§ **PROBLEM DETAILS**:
Extract every record, keeping each one exactly as it is.

########################################

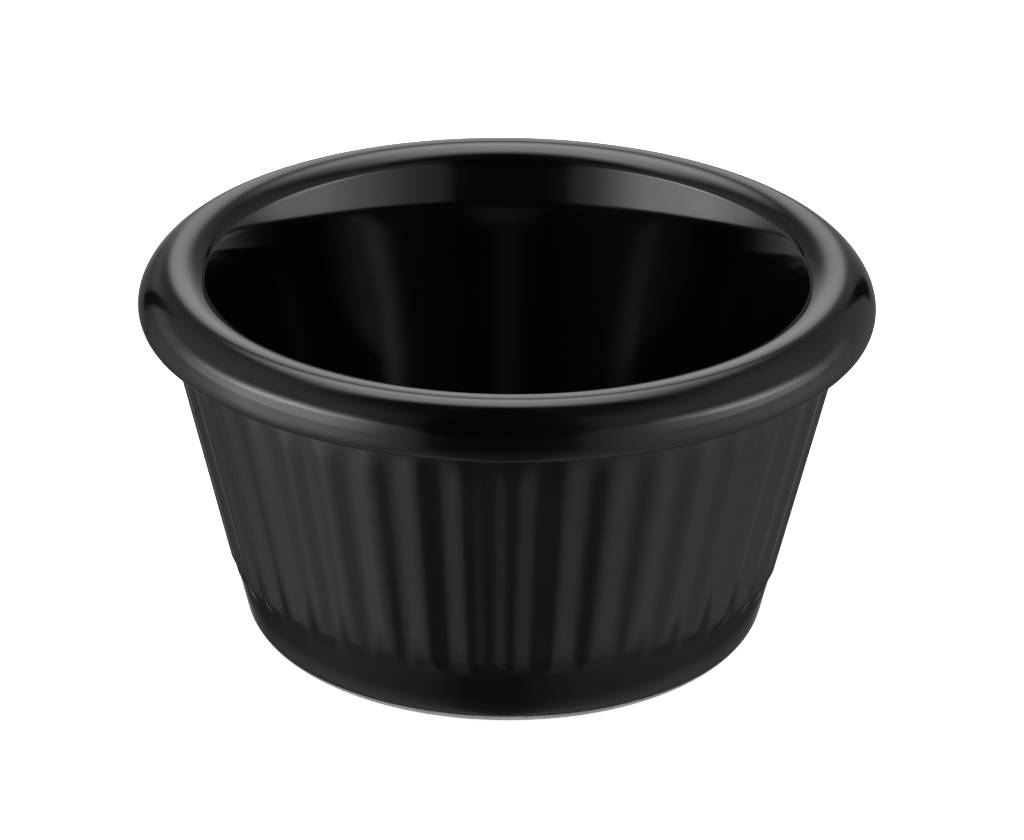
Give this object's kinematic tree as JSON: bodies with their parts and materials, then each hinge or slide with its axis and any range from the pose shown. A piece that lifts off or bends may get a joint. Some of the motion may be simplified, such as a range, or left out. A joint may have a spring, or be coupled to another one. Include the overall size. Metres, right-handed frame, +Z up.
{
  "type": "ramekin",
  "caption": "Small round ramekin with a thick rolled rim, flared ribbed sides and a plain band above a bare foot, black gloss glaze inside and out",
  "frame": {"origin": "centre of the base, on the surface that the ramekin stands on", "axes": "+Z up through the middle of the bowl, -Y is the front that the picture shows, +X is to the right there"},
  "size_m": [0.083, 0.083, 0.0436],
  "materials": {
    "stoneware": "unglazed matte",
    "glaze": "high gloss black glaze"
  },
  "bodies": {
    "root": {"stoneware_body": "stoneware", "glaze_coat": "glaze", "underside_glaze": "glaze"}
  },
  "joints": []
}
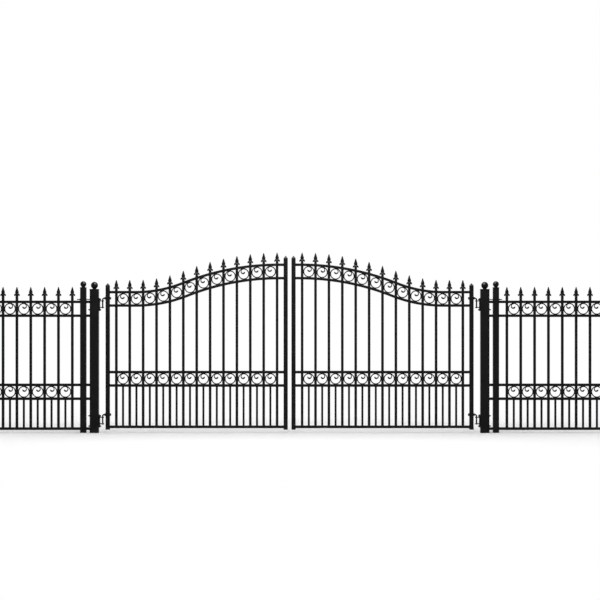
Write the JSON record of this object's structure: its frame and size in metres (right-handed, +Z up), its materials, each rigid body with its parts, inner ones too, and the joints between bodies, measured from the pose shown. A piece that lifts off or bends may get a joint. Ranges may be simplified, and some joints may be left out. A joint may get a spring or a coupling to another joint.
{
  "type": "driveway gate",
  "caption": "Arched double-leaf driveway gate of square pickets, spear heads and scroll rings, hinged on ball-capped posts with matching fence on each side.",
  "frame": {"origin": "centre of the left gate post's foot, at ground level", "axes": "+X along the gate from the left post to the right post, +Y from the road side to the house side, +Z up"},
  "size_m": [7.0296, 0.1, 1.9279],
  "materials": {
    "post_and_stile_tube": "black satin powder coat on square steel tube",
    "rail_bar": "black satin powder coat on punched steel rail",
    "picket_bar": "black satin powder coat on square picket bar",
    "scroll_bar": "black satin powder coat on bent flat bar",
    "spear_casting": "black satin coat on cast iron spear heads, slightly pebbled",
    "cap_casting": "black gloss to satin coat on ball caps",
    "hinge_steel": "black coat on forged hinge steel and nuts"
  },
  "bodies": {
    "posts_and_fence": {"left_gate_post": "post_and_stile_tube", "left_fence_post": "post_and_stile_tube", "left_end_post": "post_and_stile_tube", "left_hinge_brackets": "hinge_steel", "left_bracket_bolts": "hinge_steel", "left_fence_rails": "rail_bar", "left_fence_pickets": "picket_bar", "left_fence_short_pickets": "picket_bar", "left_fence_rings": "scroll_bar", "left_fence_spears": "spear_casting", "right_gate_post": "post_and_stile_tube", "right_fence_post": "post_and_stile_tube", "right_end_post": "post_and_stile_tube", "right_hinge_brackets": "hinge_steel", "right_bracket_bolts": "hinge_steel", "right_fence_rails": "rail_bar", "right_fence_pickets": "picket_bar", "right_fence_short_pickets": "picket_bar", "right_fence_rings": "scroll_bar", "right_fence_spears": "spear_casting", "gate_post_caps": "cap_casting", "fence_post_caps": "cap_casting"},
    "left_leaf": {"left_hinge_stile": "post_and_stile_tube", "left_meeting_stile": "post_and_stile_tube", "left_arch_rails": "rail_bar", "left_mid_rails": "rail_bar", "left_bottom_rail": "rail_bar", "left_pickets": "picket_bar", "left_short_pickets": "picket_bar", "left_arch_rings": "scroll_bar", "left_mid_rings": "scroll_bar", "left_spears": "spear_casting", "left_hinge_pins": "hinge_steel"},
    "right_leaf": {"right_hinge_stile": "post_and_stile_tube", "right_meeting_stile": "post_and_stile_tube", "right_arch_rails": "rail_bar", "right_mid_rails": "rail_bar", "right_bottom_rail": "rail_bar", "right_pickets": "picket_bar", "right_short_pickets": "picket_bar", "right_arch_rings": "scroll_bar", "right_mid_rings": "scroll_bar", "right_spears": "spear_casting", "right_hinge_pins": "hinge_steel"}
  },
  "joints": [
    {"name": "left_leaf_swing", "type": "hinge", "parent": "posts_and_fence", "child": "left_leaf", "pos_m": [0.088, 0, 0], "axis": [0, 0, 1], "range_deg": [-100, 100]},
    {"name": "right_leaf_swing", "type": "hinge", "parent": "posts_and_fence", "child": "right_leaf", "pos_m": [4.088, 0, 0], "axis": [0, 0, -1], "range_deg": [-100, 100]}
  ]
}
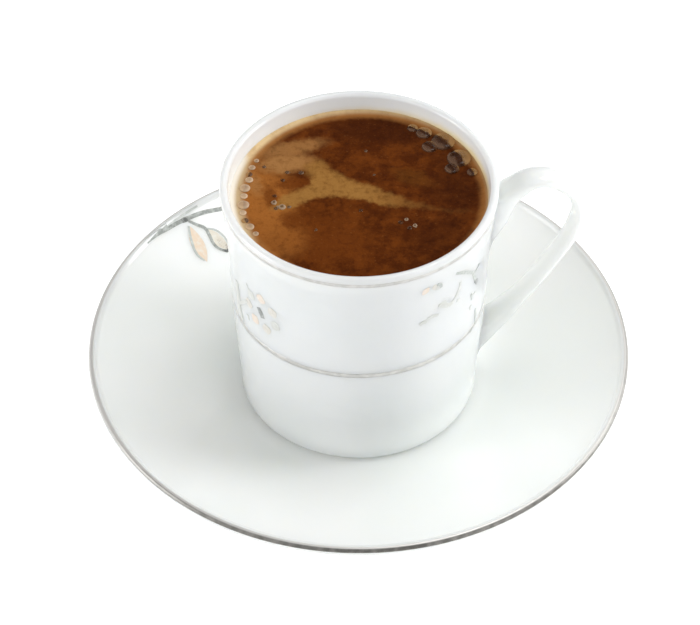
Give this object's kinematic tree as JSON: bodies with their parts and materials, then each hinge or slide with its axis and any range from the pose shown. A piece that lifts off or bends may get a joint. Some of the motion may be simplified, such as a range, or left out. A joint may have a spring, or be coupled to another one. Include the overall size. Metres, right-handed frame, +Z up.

########################################

§ **EXPECTED ANSWER**:
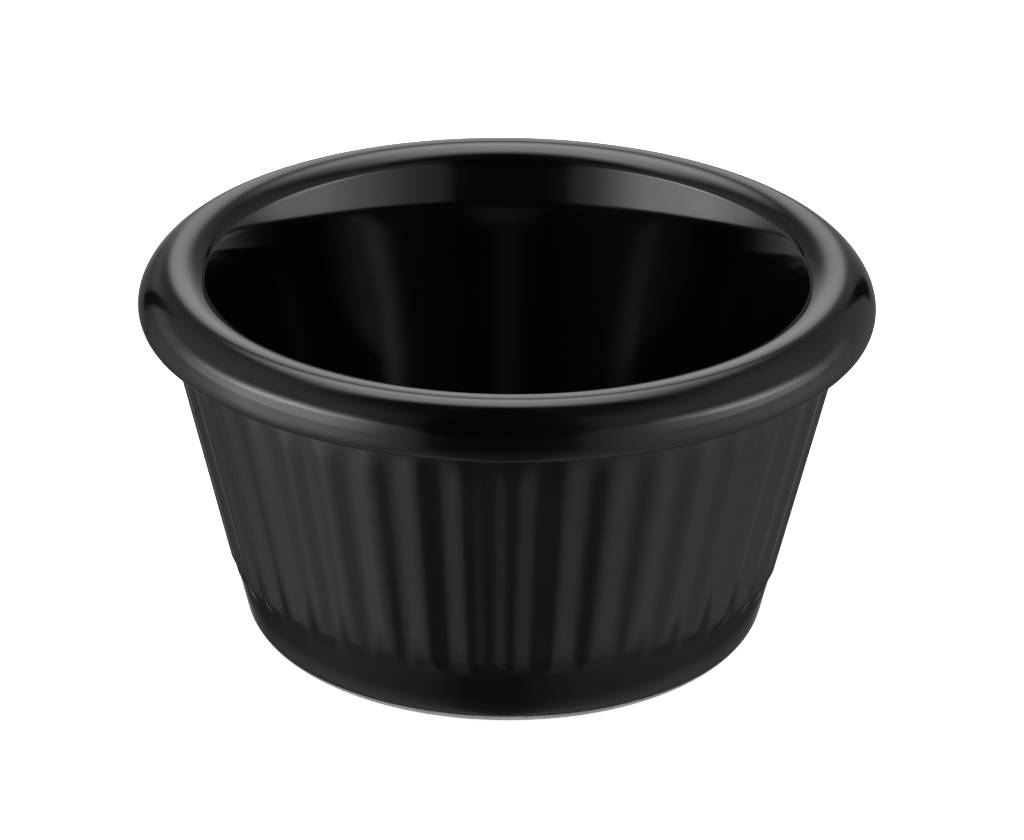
Give this object's kinematic tree as JSON: bodies with their parts and materials, then each hinge or slide with its axis and any range from the pose shown. A piece that lifts off or bends may get a joint. Some of the motion may be simplified, such as a range, or left out. A joint may have a spring, or be coupled to another one. Include the overall size. Metres, right-handed frame, +Z up.
{
  "type": "ramekin",
  "caption": "Small round ramekin with a thick rolled rim, flared ribbed sides and a plain band above a bare foot, black gloss glaze inside and out",
  "frame": {"origin": "centre of the base, on the surface that the ramekin stands on", "axes": "+Z up through the middle of the bowl, -Y is the front that the picture shows, +X is to the right there"},
  "size_m": [0.083, 0.083, 0.0436],
  "materials": {
    "stoneware": "unglazed matte",
    "glaze": "high gloss black glaze"
  },
  "bodies": {
    "root": {"stoneware_body": "stoneware", "glaze_coat": "glaze", "underside_glaze": "glaze"}
  },
  "joints": []
}
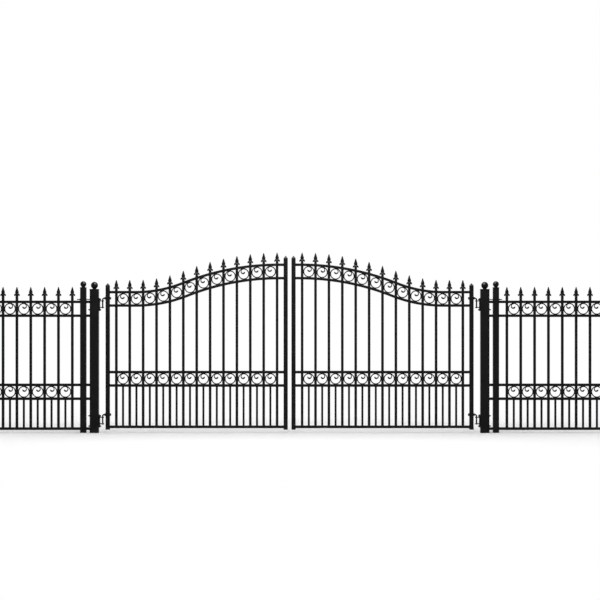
Write the JSON record of this object's structure: its frame and size in metres (right-handed, +Z up), its materials, each rigid body with its parts, inner ones too, and the joints between bodies, measured from the pose shown. A piece that lifts off or bends may get a joint. Ranges may be simplified, and some joints may be left out. A joint may get a spring or a coupling to another joint.
{
  "type": "driveway gate",
  "caption": "Arched double-leaf driveway gate of square pickets, spear heads and scroll rings, hinged on ball-capped posts with matching fence on each side.",
  "frame": {"origin": "centre of the left gate post's foot, at ground level", "axes": "+X along the gate from the left post to the right post, +Y from the road side to the house side, +Z up"},
  "size_m": [7.0296, 0.1, 1.9279],
  "materials": {
    "post_and_stile_tube": "black satin powder coat on square steel tube",
    "rail_bar": "black satin powder coat on punched steel rail",
    "picket_bar": "black satin powder coat on square picket bar",
    "scroll_bar": "black satin powder coat on bent flat bar",
    "spear_casting": "black satin coat on cast iron spear heads, slightly pebbled",
    "cap_casting": "black gloss to satin coat on ball caps",
    "hinge_steel": "black coat on forged hinge steel and nuts"
  },
  "bodies": {
    "posts_and_fence": {"left_gate_post": "post_and_stile_tube", "left_fence_post": "post_and_stile_tube", "left_end_post": "post_and_stile_tube", "left_hinge_brackets": "hinge_steel", "left_bracket_bolts": "hinge_steel", "left_fence_rails": "rail_bar", "left_fence_pickets": "picket_bar", "left_fence_short_pickets": "picket_bar", "left_fence_rings": "scroll_bar", "left_fence_spears": "spear_casting", "right_gate_post": "post_and_stile_tube", "right_fence_post": "post_and_stile_tube", "right_end_post": "post_and_stile_tube", "right_hinge_brackets": "hinge_steel", "right_bracket_bolts": "hinge_steel", "right_fence_rails": "rail_bar", "right_fence_pickets": "picket_bar", "right_fence_short_pickets": "picket_bar", "right_fence_rings": "scroll_bar", "right_fence_spears": "spear_casting", "gate_post_caps": "cap_casting", "fence_post_caps": "cap_casting"},
    "left_leaf": {"left_hinge_stile": "post_and_stile_tube", "left_meeting_stile": "post_and_stile_tube", "left_arch_rails": "rail_bar", "left_mid_rails": "rail_bar", "left_bottom_rail": "rail_bar", "left_pickets": "picket_bar", "left_short_pickets": "picket_bar", "left_arch_rings": "scroll_bar", "left_mid_rings": "scroll_bar", "left_spears": "spear_casting", "left_hinge_pins": "hinge_steel"},
    "right_leaf": {"right_hinge_stile": "post_and_stile_tube", "right_meeting_stile": "post_and_stile_tube", "right_arch_rails": "rail_bar", "right_mid_rails": "rail_bar", "right_bottom_rail": "rail_bar", "right_pickets": "picket_bar", "right_short_pickets": "picket_bar", "right_arch_rings": "scroll_bar", "right_mid_rings": "scroll_bar", "right_spears": "spear_casting", "right_hinge_pins": "hinge_steel"}
  },
  "joints": [
    {"name": "left_leaf_swing", "type": "hinge", "parent": "posts_and_fence", "child": "left_leaf", "pos_m": [0.088, 0, 0], "axis": [0, 0, 1], "range_deg": [-100, 100]},
    {"name": "right_leaf_swing", "type": "hinge", "parent": "posts_and_fence", "child": "right_leaf", "pos_m": [4.088, 0, 0], "axis": [0, 0, -1], "range_deg": [-100, 100]}
  ]
}
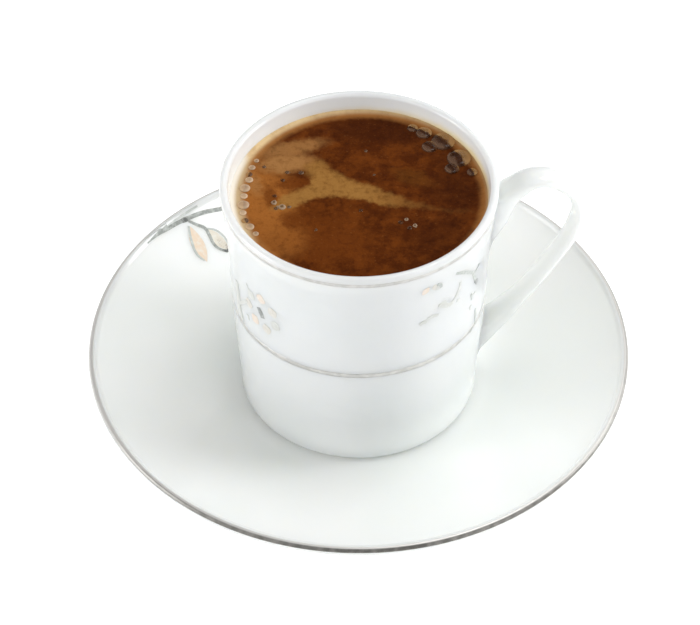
Give this object's kinematic tree as JSON: bodies with their parts and materials, then each hinge or slide with its axis and any range from the pose shown. A piece that lifts off or bends may get a joint. Some of the motion may be simplified, such as a range, or left out. A joint may have a spring, or be coupled to another one. Include the overall size. Metres, right-handed frame, +Z up.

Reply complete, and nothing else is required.